Print out each entry below exactly, please.

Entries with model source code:
----

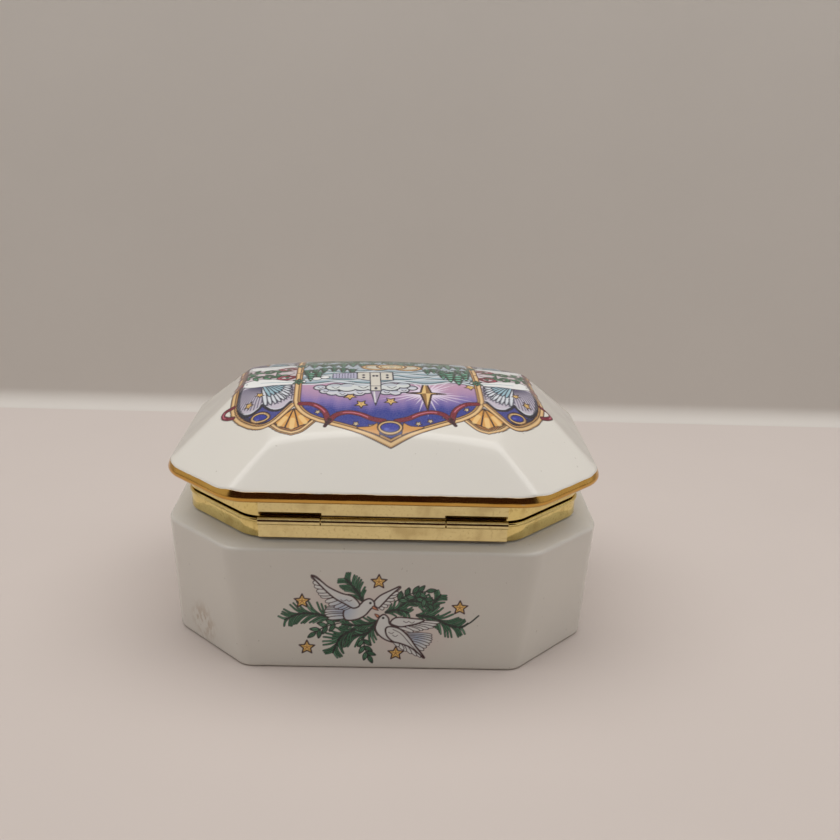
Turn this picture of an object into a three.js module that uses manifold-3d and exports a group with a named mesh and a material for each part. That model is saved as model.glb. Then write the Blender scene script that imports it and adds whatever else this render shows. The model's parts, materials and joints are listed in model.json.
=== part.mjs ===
// A hinged porcelain trinket box: an octagonal base and a faceted, domed lid, each with a brass
// collar round its mouth, joined by a long piano hinge at the back and held by a snap clasp in front.
// Millimetres, +Z up. The origin is on the resting plane under the middle of the box. The hinge is at
// +Y, the clasp at -Y, and the long side runs along X.

import * as THREE from 'three';
import { mergeVertices } from 'three/addons/utils/BufferGeometryUtils.js';
import Module from 'manifold-3d';

const wasm = await Module();
wasm.setup();

// ---- Driving dimensions ----

// An outline is an octagon: half its width and half its depth, the leg of its 45 degree corner cuts,
// and the radius that rounds its eight corners.
const BASE_FOOT = { x: 53.5, y: 40.2, leg: 19.6, radius: 5.5 };
const BASE_TOP = { x: 54.8, y: 41.0, leg: 17.8, radius: 8.0 };
const COLLAR = { x: 49.9, y: 37.0, leg: 17.7, radius: 8.6 };
const RIM = { x: 54.6, y: 42.5, leg: 17.8, radius: 12.0 };

const CLEARANCE = 0.3;
const PORCELAIN = 3.6;

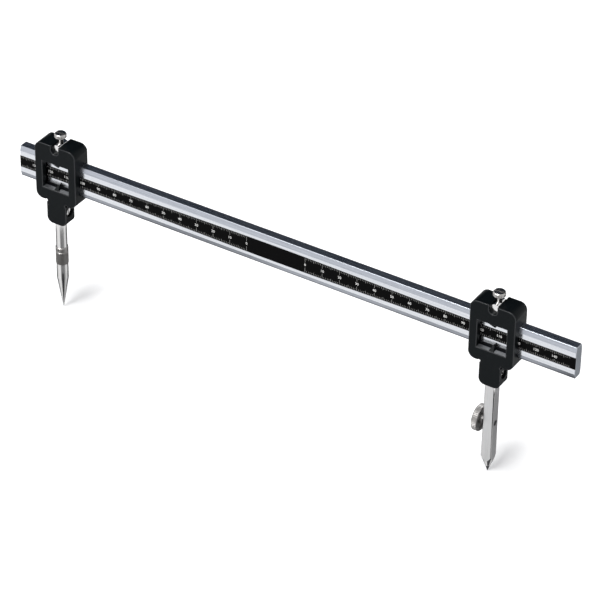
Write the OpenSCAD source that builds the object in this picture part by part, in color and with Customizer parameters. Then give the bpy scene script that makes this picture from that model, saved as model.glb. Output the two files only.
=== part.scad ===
// Beam compass: a scaled beam that carries two sliding heads,
// one with a needle leg and one with a pencil lead leg.
// The needle tip is the origin, X runs along the beam, Z is up.

/* [Beam] */
// Length of the beam
beam_len = 325; // [296:1:600]
// Needle from the left end of the beam
needle_at = 25; // [13:0.5:50]
// Radius that the compass is set to, from the needle to the lead
radius_set = 256.5; // [40:0.5:285]
// Height of the beam
beam_h = 18; // [16:0.5:22]
// Thickness of the beam
beam_t = 6; // [5:0.25:8]
// Height of the sloping band along each edge of the beam
bevel_h = 2.8; // [2:0.1:3.6]
// Depth of that sloping band
bevel_d = 0.65; // [0.4:0.05:1.2]

/* [Scale band] */
// Height of the black band at the ends of the beam
band_end_h = 6.8; // [5:0.1:7.5]
// How much taller the band is at the middle of the scale
band_swell = 2.6; // [0.2:0.1:3.2]
// Distance from the middle of the scale to where that swelling ends
band_spread = 120; // [60:1:135]
// Thickness of the band
band_t = 0.4; // [0.2:0.05:0.8]
// Middle of the scale from the left end of the beam
scale_at = 156.35; // [145:0.05:160]

/* [Heads] */
// Width of a head along the beam
head_w = 25; // [22:0.5:32]
// Head above the beam's top edge
head_above = 10; // [9:0.25:14]
// Head below the beam's bottom edge
head_below = 5.9; // [5:0.1:9]
// Wall in front of the beam
front_wall = 4.05; // [3.2:0.05:5]
// Wall behind the beam
back_wall = 1.5; // [1:0.1:3]
// Corner radius of a head
head_r = 4; // [2:0.25:5]
// Radius of the notches where the socket block meets the head
notch_r = 0.8; // [0.4:0.1:1.2]
// Play between the beam and the channel in a head
slide_gap = 0.05; // [0.03:0.01:0.1]
// Width of the reading window
window_w = 16.2; // [12:0.2:17]
// Height of the reading window
window_h = 15.8; // [12:0.2:16.4]
// Middle of the window above the middle of the beam
window_rise = 0.3; // [0:0.05:0.4]
// Width of the relief behind the window, which keeps the head off the scale
relief_w = 20; // [18:0.2:21]
// Height of that relief
relief_h = 17.2; // [16.6:0.1:17.6]
// Depth of that relief
relief_d = 1; // [0.5:0.1:1.5]
// Width of the upper pointer at its root
pointer_top_w = 5; // [2:0.1:7]
// Length of the upper pointer
pointer_top_l = 3.5; // [1.5:0.1:4.6]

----

▸ **WRITTEN RESPONSE**:
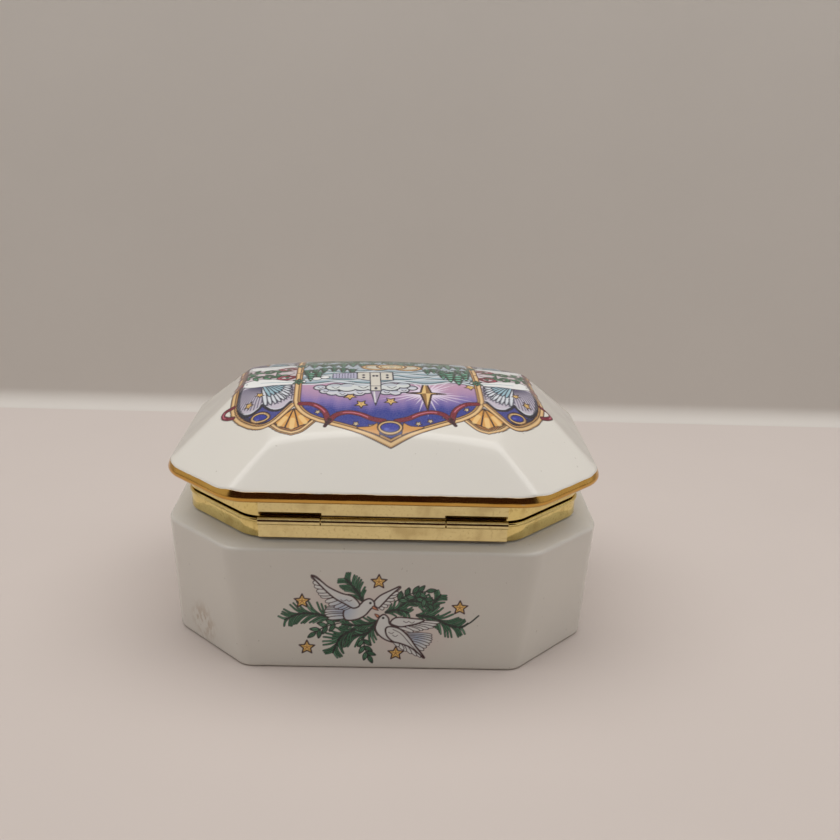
Turn this picture of an object into a three.js module that uses manifold-3d and exports a group with a named mesh and a material for each part. That model is saved as model.glb. Then write the Blender scene script that imports it and adds whatever else this render shows. The model's parts, materials and joints are listed in model.json.
=== part.mjs ===
// A hinged porcelain trinket box: an octagonal base and a faceted, domed lid, each with a brass
// collar round its mouth, joined by a long piano hinge at the back and held by a snap clasp in front.
// Millimetres, +Z up. The origin is on the resting plane under the middle of the box. The hinge is at
// +Y, the clasp at -Y, and the long side runs along X.

import * as THREE from 'three';
import { mergeVertices } from 'three/addons/utils/BufferGeometryUtils.js';
import Module from 'manifold-3d';

const wasm = await Module();
wasm.setup();

// ---- Driving dimensions ----

// An outline is an octagon: half its width and half its depth, the leg of its 45 degree corner cuts,
// and the radius that rounds its eight corners.
const BASE_FOOT = { x: 53.5, y: 40.2, leg: 19.6, radius: 5.5 };
const BASE_TOP = { x: 54.8, y: 41.0, leg: 17.8, radius: 8.0 };
const COLLAR = { x: 49.9, y: 37.0, leg: 17.7, radius: 8.6 };
const RIM = { x: 54.6, y: 42.5, leg: 17.8, radius: 12.0 };

const CLEARANCE = 0.3;
const PORCELAIN = 3.6;

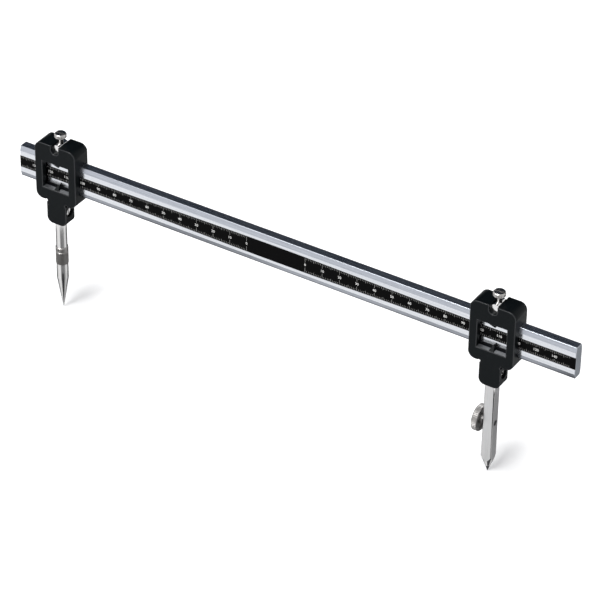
Write the OpenSCAD source that builds the object in this picture part by part, in color and with Customizer parameters. Then give the bpy scene script that makes this picture from that model, saved as model.glb. Output the two files only.
=== part.scad ===
// Beam compass: a scaled beam that carries two sliding heads,
// one with a needle leg and one with a pencil lead leg.
// The needle tip is the origin, X runs along the beam, Z is up.

/* [Beam] */
// Length of the beam
beam_len = 325; // [296:1:600]
// Needle from the left end of the beam
needle_at = 25; // [13:0.5:50]
// Radius that the compass is set to, from the needle to the lead
radius_set = 256.5; // [40:0.5:285]
// Height of the beam
beam_h = 18; // [16:0.5:22]
// Thickness of the beam
beam_t = 6; // [5:0.25:8]
// Height of the sloping band along each edge of the beam
bevel_h = 2.8; // [2:0.1:3.6]
// Depth of that sloping band
bevel_d = 0.65; // [0.4:0.05:1.2]

/* [Scale band] */
// Height of the black band at the ends of the beam
band_end_h = 6.8; // [5:0.1:7.5]
// How much taller the band is at the middle of the scale
band_swell = 2.6; // [0.2:0.1:3.2]
// Distance from the middle of the scale to where that swelling ends
band_spread = 120; // [60:1:135]
// Thickness of the band
band_t = 0.4; // [0.2:0.05:0.8]
// Middle of the scale from the left end of the beam
scale_at = 156.35; // [145:0.05:160]

/* [Heads] */
// Width of a head along the beam
head_w = 25; // [22:0.5:32]
// Head above the beam's top edge
head_above = 10; // [9:0.25:14]
// Head below the beam's bottom edge
head_below = 5.9; // [5:0.1:9]
// Wall in front of the beam
front_wall = 4.05; // [3.2:0.05:5]
// Wall behind the beam
back_wall = 1.5; // [1:0.1:3]
// Corner radius of a head
head_r = 4; // [2:0.25:5]
// Radius of the notches where the socket block meets the head
notch_r = 0.8; // [0.4:0.1:1.2]
// Play between the beam and the channel in a head
slide_gap = 0.05; // [0.03:0.01:0.1]
// Width of the reading window
window_w = 16.2; // [12:0.2:17]
// Height of the reading window
window_h = 15.8; // [12:0.2:16.4]
// Middle of the window above the middle of the beam
window_rise = 0.3; // [0:0.05:0.4]
// Width of the relief behind the window, which keeps the head off the scale
relief_w = 20; // [18:0.2:21]
// Height of that relief
relief_h = 17.2; // [16.6:0.1:17.6]
// Depth of that relief
relief_d = 1; // [0.5:0.1:1.5]
// Width of the upper pointer at its root
pointer_top_w = 5; // [2:0.1:7]
// Length of the upper pointer
pointer_top_l = 3.5; // [1.5:0.1:4.6]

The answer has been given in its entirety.